For many years, she played old-world sailing ships, took part in tall ship regattas including the Australian First Fleet commemorations, and plied the tourist market at Darling Harbour in Sydney and in the Pacific.
The Bounty is now a tourist attraction, charter, excursion and sail training ship in Discovery Bay, Hong Kong.
The Bounty had gone to the Pacific in 1789, under the command of William Bligh, to collect breadfruit plants.
Tahiti, where the cargo was loaded, was a beguiling paradise and three weeks after leaving there the Bounty crew mutinied. Bligh was a strict but not unfair commander; however, it was the Tahitian women and warmth the men wanted.
Led by Fletcher Christian, they seized the ship on April 28 and cast Bligh and 18 officers adrift in small boat.
Remarkably, over nearly 47 days in the small boat, with no compass or map, they reached a Dutch colony in Timor and in March 1790 received a hero's welcome back in England.

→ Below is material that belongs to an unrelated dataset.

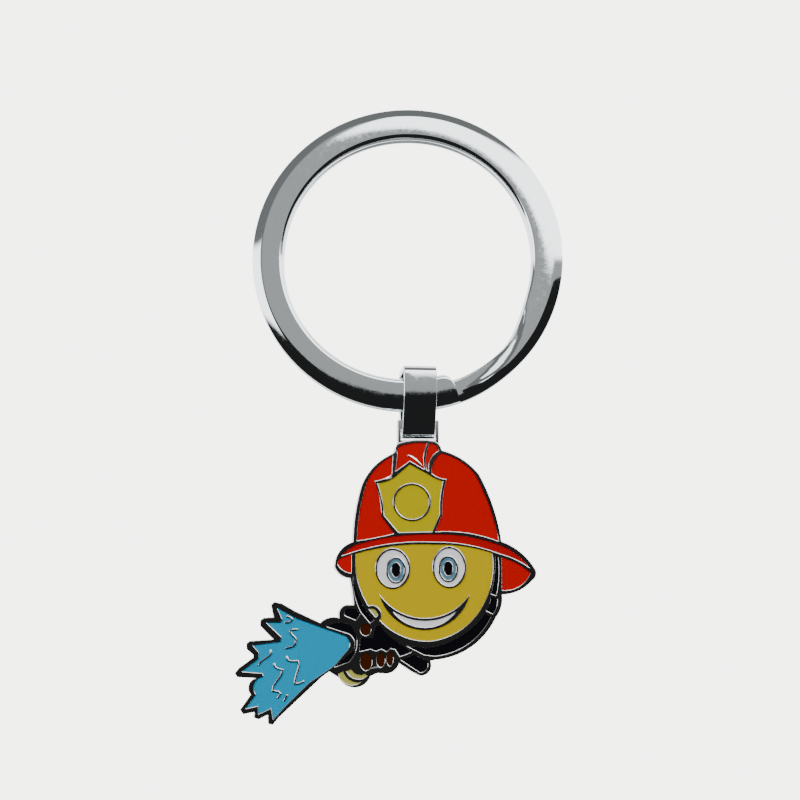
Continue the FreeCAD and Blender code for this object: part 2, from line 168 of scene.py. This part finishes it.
CHROME = add_scuffs(material("chrome", (0.76, 0.82, 0.84), metallic=1.0),
                    scale=2500, low=0.03, high=0.09, bump=0.06)
PLATING = soften_edges(material("charm_plating", (0.80, 0.80, 0.81), metallic=1.0, roughness=0.06),
                       EDGE_SHADE)
ENAMEL_COLOURS = {
    "enamel_red": (0.54, 0.0, 0.0),
    "enamel_dark_red": (0.44, 0.0, 0.0),
    "enamel_badge_yellow": (0.50, 0.42, 0.0),
    "enamel_yellow": (0.56, 0.41, 0.0),
    "enamel_white": (0.90, 0.90, 0.93),
    "enamel_blue_grey": (0.10, 0.24, 0.34),
    "enamel_black": (0.004, 0.004, 0.006),
    "enamel_brown": (0.045, 0.009, 0.001),
    "enamel_olive": (0.46, 0.46, 0.09),
    "enamel_cyan": (0.0, 0.32, 0.56),
}
ENAMEL = {slot: material(slot, colour, roughness=0.07)
          for slot, colour in ENAMEL_COLOURS.items()}


# ---------------------------------------------------------------- mesh helpers
def new_object(name, vertices, faces, surface, body, slot_name, node):
    mesh = bpy.data.meshes.new(name)
    mesh.from_pydata([tuple(v) for v in vertices], [], faces)
    mesh.materials.append(surface)
    mesh.shade_smooth()
    made = bpy.data.objects.new(name, mesh)
    bpy.context.scene.collection.objects.link(made)
    work = bmesh.new()
    work.from_mesh(mesh)
    bmesh.ops.recalc_face_normals(work, faces=work.faces)
    work.to_mesh(mesh)
    work.free()
    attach(made, body)
    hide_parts(node)
    return made


def tube(rows):
    """Vertices and faces of a closed-section strip through the rows, with its two ends capped."""
    count = len(rows[0])
    vertices = [point for row in rows for point in row]
    faces = []
    for i in range(len(rows) - 1):
        for j in range(count):
            k = (j + 1) % count
            faces.append((i * count + j, i * count + k, (i + 1) * count + k, (i + 1) * count + j))
    faces.append(tuple(range(count)))
    faces.append(tuple((len(rows) - 1) * count + j for j in range(count)))
    return vertices, faces


def rounded(corners, radius, steps=4):
    """The closed polygon with each corner replaced by an arc of about the given radius."""
    points = []
    for i, corner in enumerate(corners):
        before = corners[i - 1] - corner
        after = corners[(i + 1) % len(corners)] - corner
        reach = min(radius, before.length * 0.45, after.length * 0.45)
        start = corner + before.normalized() * reach
        end = corner + after.normalized() * reach
        for step in range(steps + 1):
            t = step / steps
            points.append(start.lerp(corner, t).lerp(corner.lerp(end, t), t))
    return points


# ---------------------------------------------------------------- split ring
def eased(value, start, end):
    """0 before start, 1 after end and a smooth rise between them."""
    t = min(max((value - start) / (end - start), 0), 1)
    return t * t * (3 - 2 * t)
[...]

The Royal Navy dispatched the frigate HMS Pandora to Tahiti in March 1791, where it captured some of the mutineers.
Sixteen had stayed in Tahiti while Christian, the remaining crew, eight Tahitian men and 12 Tahitian women sought a safe haven from the British navy on unpopulated, uncharted Pitcairn Island.

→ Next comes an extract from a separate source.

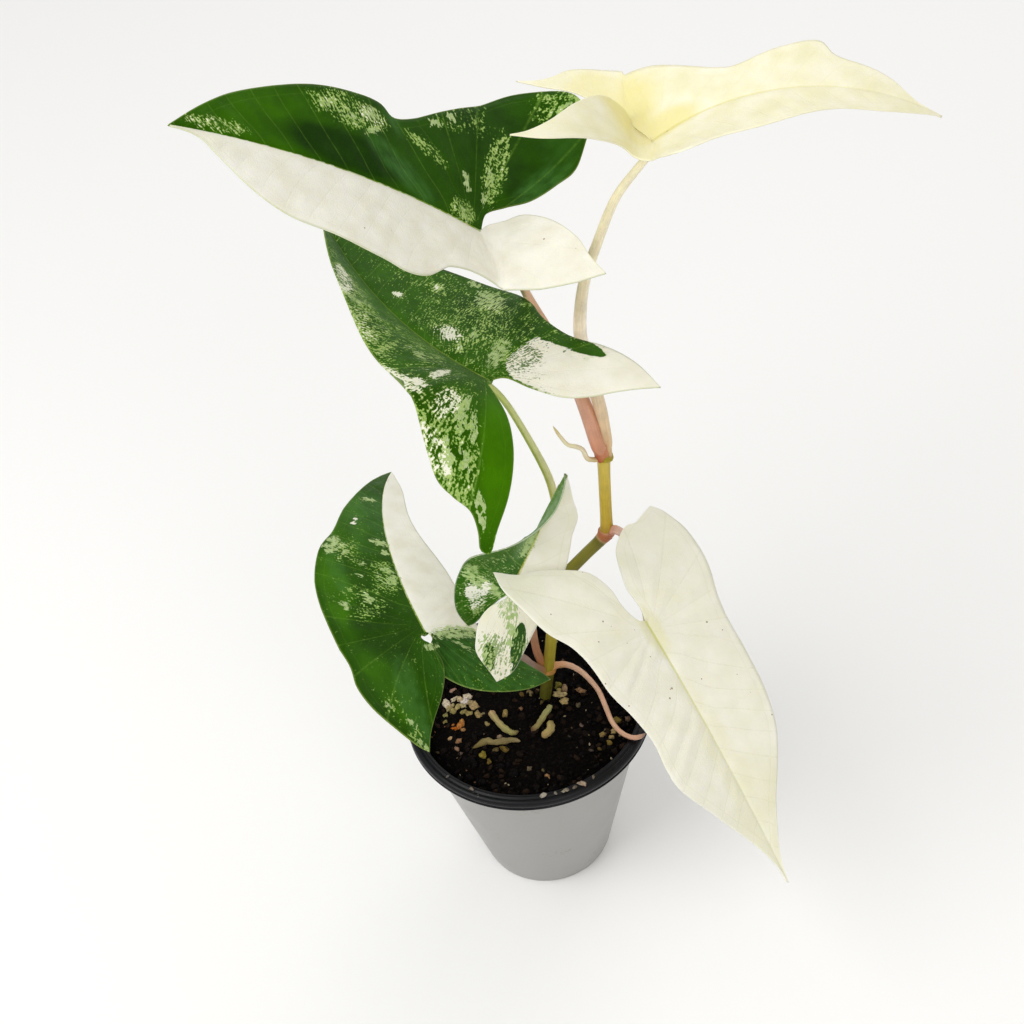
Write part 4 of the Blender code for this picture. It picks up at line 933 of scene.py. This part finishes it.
def bladeBend(leaf):
    # gives the function that takes a point of the flat outline to its place on the plant
    heading = Vector(leaf["heading"]).normalized()
    facing = Vector(leaf["facing"])
    facing = (facing - heading * facing.dot(heading)).normalized()
    turn = Matrix((heading, facing.cross(heading), facing)).transposed()
    ahead = spineFrames(leaf["length"], leaf["droop"], leaf["twist"], leaf["sweep"])
    behind = {}
    for side, sign in (("left", -1.0), ("right", 1.0)):
        half = leaf[side]
        behind[side] = spineFrames(-leaf["lobeLength"], -half["lobeDrop"],
                                   sign * half["lobeTwist"], 0.0, half.get("lobeLift", 0.0))

    def bend(side, a, b):
        half = leaf[side]
        if a >= 0.0:
            point, across, up = frameAt(ahead, a / leaf["length"])
        else:
            straight = max(a, bladeGrid["notch"])
            point, across, up = frameAt(behind[side], (straight - a) / leaf["lobeLength"])
            point = point + Vector((straight, 0.0, 0.0))
        share = min(max(a / leaf["length"], 0.0), 1.0)
        fold = math.radians(half["fold"] + (half["tipFold"] - half["fold"]) * share)
        curl = math.radians(half["curl"]) / leaf["halfWidth"]
        out = (math.sin(fold + curl * b) - math.sin(fold)) / curl
        rise = (math.cos(fold) - math.cos(fold + curl * b)) / curl
        toLeft = 1.0 if side == "left" else -1.0
        return Vector(leaf["attach"]) + turn @ (point + across * (out * toLeft) + up * rise)

    return bend, turn


def along(points, share):
    # a point at a share of the length of a smooth line through flat points
    rows = [np.array(point, float) for point in points]
    lengths = lengthsAlong(rows)
    place = share * lengths[-1]
    index = min(max(int(np.searchsorted(lengths, place)) - 1, 0), len(rows) - 2)
    t = (place - lengths[index]) / (lengths[index + 1] - lengths[index])
    start, end = rows[index], rows[index + 1]
    before = rows[index - 1] if index else 2 * start - end
    after = rows[index + 2] if index + 2 < len(rows) else 2 * end - start
    return curvePoint(before, start, end, after, t)


def halfRows(leaf, side):
    # inner and outer point of every row of a half, from the tip to the end of the lobe
    half = leaf[side]
    tip, notch = (leaf["length"], 0.0), (bladeGrid["notch"], 0.0)
    outer = [tip, *half["outer"], half["lobe"]]
    beside = max(index for index, (a, b) in enumerate(outer) if a > bladeGrid["notch"])
    joint = bladeGrid["ahead"] * bladeGrid["finer"]
    rows = []
    for inner, edge, count in (
            ([tip, notch], outer[:beside + 1], joint),
            ([notch, *half["sinus"], half["lobe"]], outer[beside:],
             bladeGrid["behind"] * bladeGrid["finer"])):
        for number in range(1 if rows else 0, count + 1):
            rows.append((along(inner, number / count), along(edge, number / count)))
    # the outline runs smoothly past the widest point, where the two runs meet
    for blend in range(bladeGrid["blendTimes"]):
        for number in range(joint - bladeGrid["blendRows"], joint + bladeGrid["blendRows"] + 1):
            before, here, after = (rows[number + step][1] for step in (-1, 0, 1))
            rows[number] = (rows[number][0], here * 0.5 + (before + after) * 0.25)
    return rows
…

In 1808, an American sealing ship called at Pitcairn and found among the people living there Alexander Smith (aka John Adams), the last surviving member of the original mutineers.
Pitcairn had been no paradise. Before long the Tahitian men fought the mutineers, killing all but four of them. One of those survivors fell off a cliff to his death, another was killed by the two remaining mutineers and one died of natural causes, leaving only Smith.
The mutineers had left a burgeoning legacy on Pitcairn, however: an island bursting with their descendants, who were a mix of British sailors and Tahitian.
But nearly 70 years after the mutiny, the tiny island was unable to support them all. In 1855, the Pitcairn elders wrote to Queen Victoria begging for help, and she offered them Norfolk Island.
In May 1856, nearly the entire Pitcairn community of 194 people sailed for Norfolk, and the children of the mutiny began a new life in another part of the Pacific.